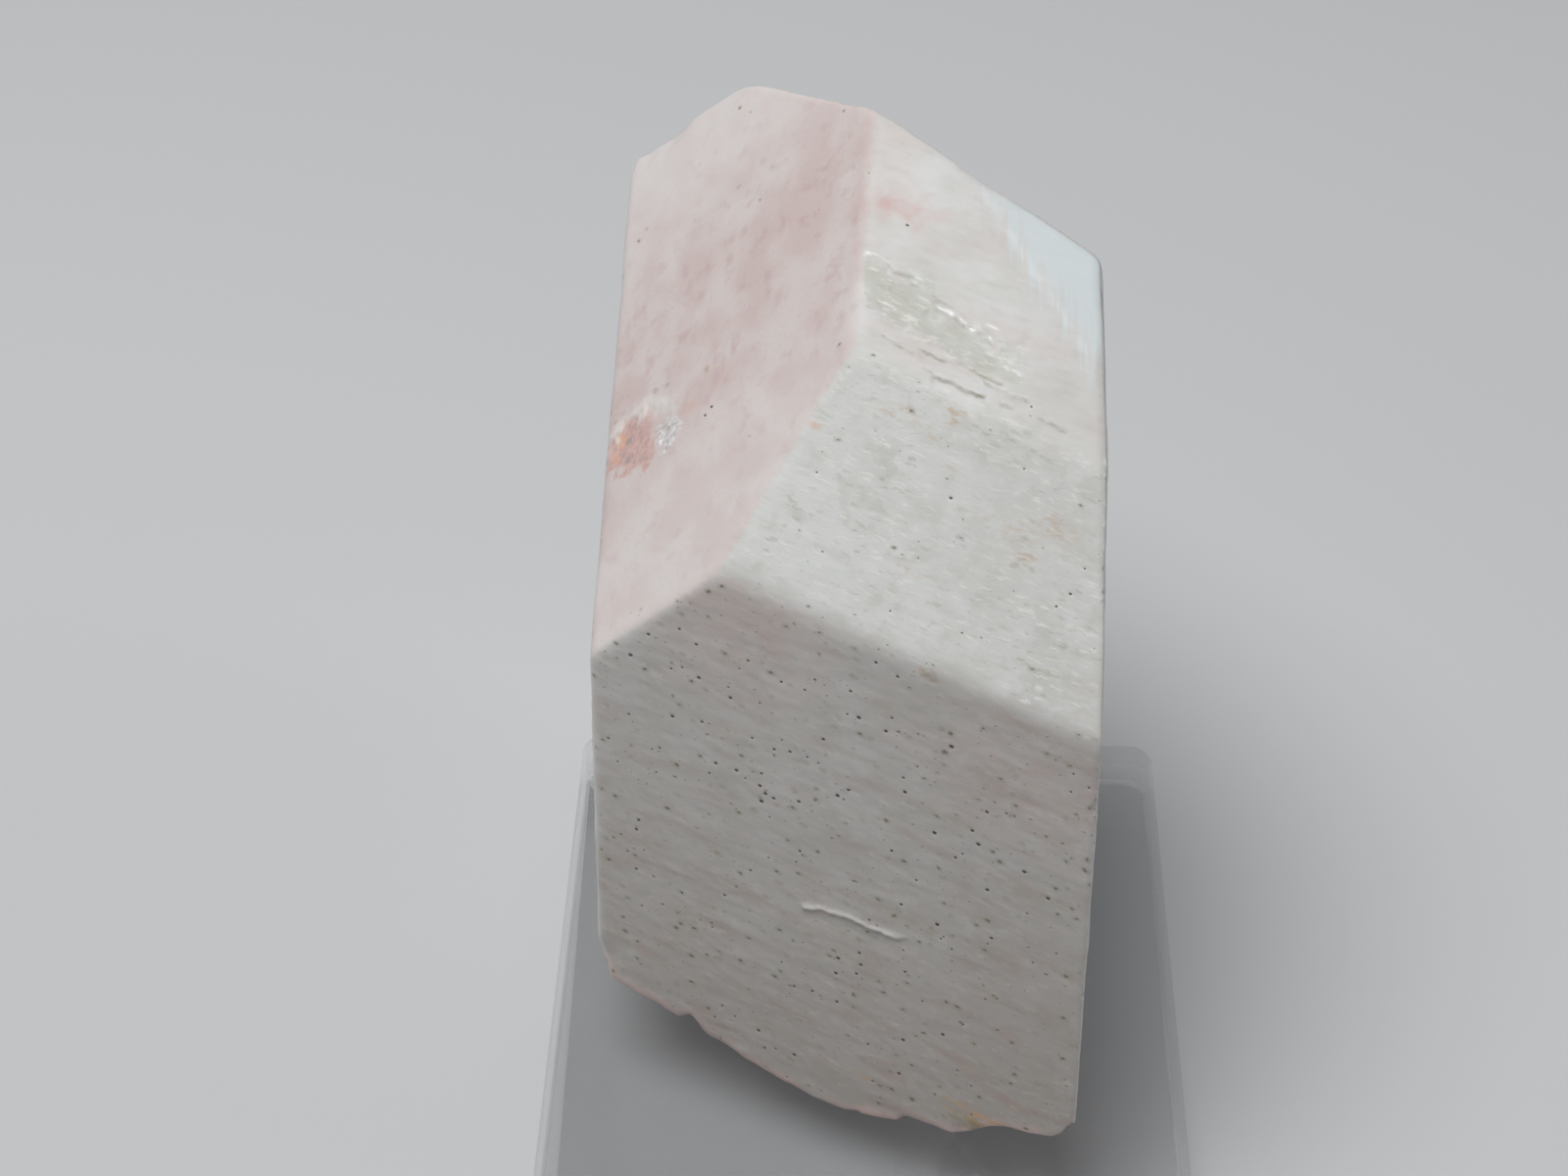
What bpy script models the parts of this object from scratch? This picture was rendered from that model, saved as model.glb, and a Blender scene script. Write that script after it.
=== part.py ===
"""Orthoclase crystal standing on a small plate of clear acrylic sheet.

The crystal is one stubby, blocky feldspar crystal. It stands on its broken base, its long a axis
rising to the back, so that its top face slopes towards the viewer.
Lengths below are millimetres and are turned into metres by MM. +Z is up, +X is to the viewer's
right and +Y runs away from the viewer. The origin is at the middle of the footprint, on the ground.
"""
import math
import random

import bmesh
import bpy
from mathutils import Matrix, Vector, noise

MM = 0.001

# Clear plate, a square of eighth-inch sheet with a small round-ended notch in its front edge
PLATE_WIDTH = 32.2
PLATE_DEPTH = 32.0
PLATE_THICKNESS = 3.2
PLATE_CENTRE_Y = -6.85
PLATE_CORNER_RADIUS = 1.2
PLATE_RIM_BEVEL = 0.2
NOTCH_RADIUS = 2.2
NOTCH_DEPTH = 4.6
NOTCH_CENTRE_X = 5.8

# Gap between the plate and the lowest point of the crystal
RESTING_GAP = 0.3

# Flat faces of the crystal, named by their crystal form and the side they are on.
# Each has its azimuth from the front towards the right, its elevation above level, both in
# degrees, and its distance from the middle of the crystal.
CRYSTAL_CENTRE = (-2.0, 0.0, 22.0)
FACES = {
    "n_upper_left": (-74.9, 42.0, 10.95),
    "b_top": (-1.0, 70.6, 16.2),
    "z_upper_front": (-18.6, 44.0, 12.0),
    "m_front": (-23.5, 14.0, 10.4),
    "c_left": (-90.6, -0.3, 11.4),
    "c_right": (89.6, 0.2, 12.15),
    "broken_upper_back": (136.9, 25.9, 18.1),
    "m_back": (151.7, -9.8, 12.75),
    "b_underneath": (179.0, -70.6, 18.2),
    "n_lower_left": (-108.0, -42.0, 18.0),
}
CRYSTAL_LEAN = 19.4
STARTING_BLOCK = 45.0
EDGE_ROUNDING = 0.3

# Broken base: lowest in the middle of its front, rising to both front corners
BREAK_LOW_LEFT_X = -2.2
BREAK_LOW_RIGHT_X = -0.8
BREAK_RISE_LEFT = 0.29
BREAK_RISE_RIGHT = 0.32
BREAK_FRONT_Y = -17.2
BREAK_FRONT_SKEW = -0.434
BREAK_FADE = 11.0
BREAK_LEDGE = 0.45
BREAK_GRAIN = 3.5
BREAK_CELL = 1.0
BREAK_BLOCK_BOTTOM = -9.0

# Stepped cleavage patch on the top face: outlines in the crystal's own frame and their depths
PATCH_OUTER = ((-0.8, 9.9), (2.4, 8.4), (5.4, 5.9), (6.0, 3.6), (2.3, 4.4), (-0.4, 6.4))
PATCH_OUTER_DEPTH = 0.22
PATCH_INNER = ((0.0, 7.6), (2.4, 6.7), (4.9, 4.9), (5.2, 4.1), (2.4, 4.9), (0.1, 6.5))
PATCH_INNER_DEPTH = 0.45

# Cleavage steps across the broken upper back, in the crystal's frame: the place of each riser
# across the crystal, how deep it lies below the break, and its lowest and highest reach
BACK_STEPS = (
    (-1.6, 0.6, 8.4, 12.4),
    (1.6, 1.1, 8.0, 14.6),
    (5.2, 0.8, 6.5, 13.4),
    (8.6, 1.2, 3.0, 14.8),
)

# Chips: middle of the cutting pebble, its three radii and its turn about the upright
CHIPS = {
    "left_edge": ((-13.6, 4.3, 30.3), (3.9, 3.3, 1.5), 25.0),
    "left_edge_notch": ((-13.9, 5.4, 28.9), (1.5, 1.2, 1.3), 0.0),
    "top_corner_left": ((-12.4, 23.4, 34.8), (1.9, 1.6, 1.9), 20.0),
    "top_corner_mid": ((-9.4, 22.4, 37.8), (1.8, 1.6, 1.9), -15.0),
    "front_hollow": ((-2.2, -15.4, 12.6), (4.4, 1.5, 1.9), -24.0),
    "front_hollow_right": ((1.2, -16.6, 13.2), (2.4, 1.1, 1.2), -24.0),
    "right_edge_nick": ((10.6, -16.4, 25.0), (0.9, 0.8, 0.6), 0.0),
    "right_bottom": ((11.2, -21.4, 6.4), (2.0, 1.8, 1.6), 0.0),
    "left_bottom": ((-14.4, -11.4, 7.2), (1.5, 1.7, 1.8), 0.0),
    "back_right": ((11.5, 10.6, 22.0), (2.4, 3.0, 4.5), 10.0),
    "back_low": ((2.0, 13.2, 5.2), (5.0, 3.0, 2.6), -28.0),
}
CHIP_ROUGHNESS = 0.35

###

# WORK TO BE COMPLETED:
Word for word, quote the lines of the material from the first line through the line with "clear acrylic sheet.", both ends included.

# RESPONSE:
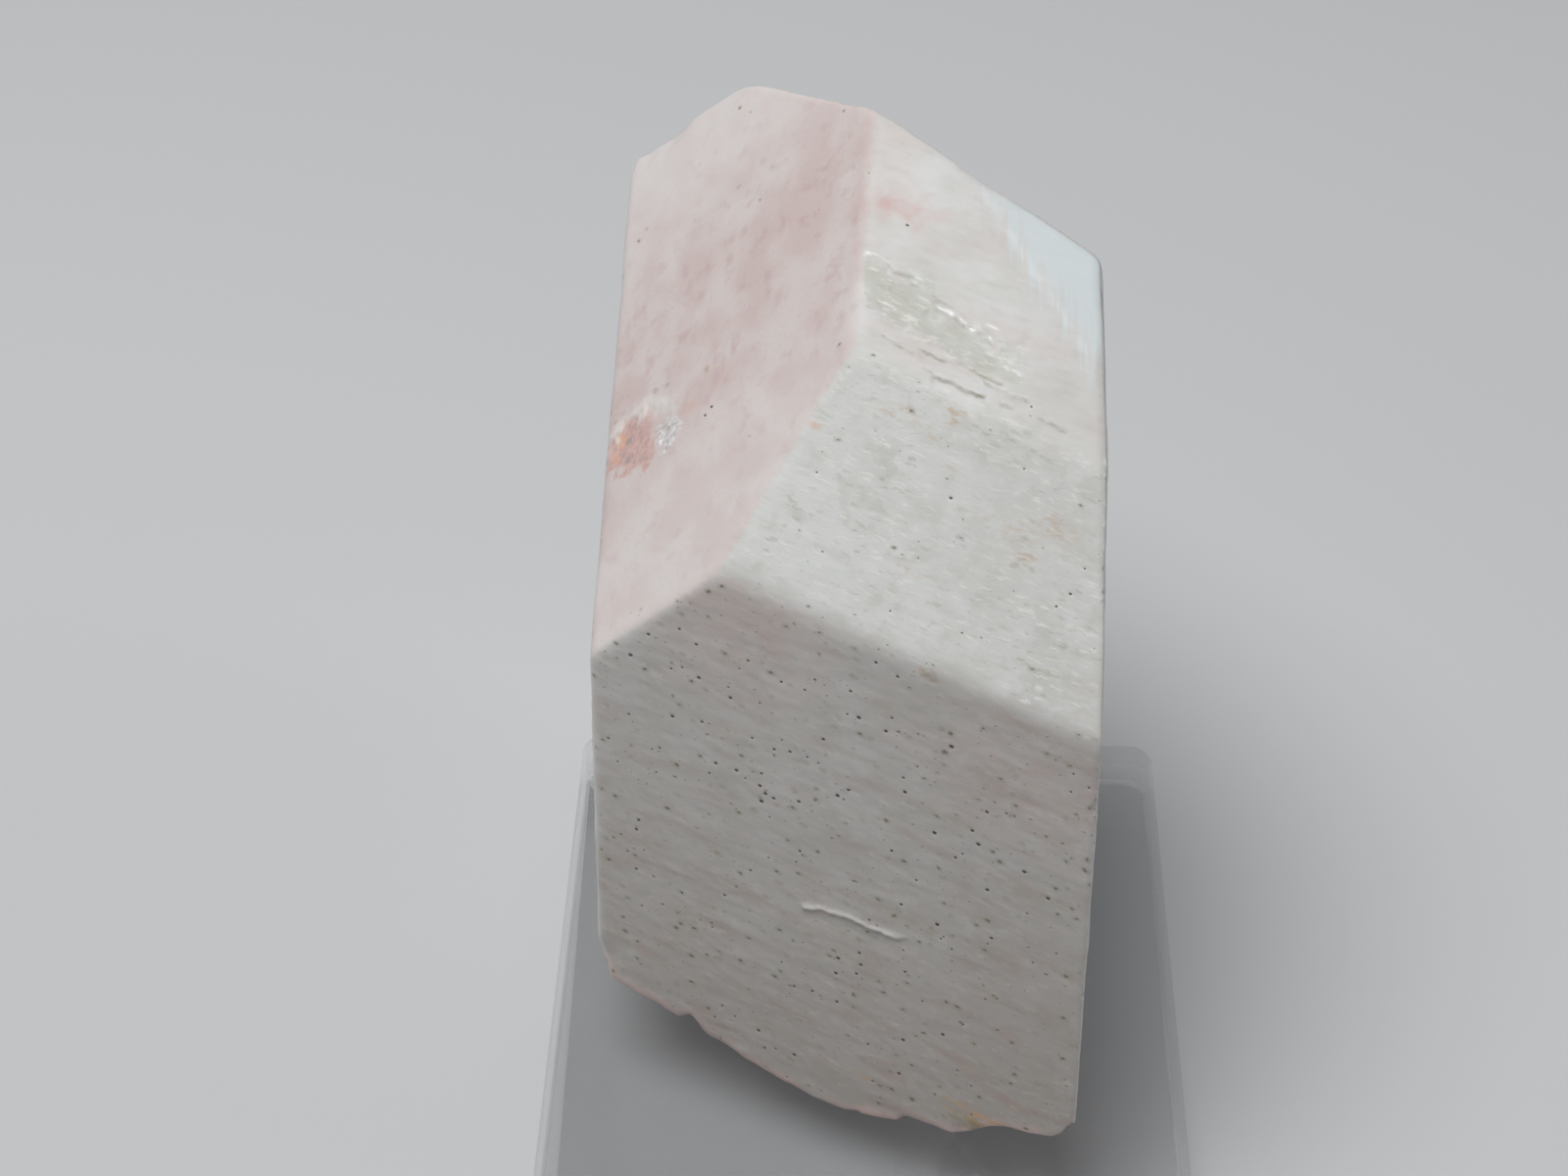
What bpy script models the parts of this object from scratch? This picture was rendered from that model, saved as model.glb, and a Blender scene script. Write that script after it.
=== part.py ===
"""Orthoclase crystal standing on a small plate of clear acrylic sheet.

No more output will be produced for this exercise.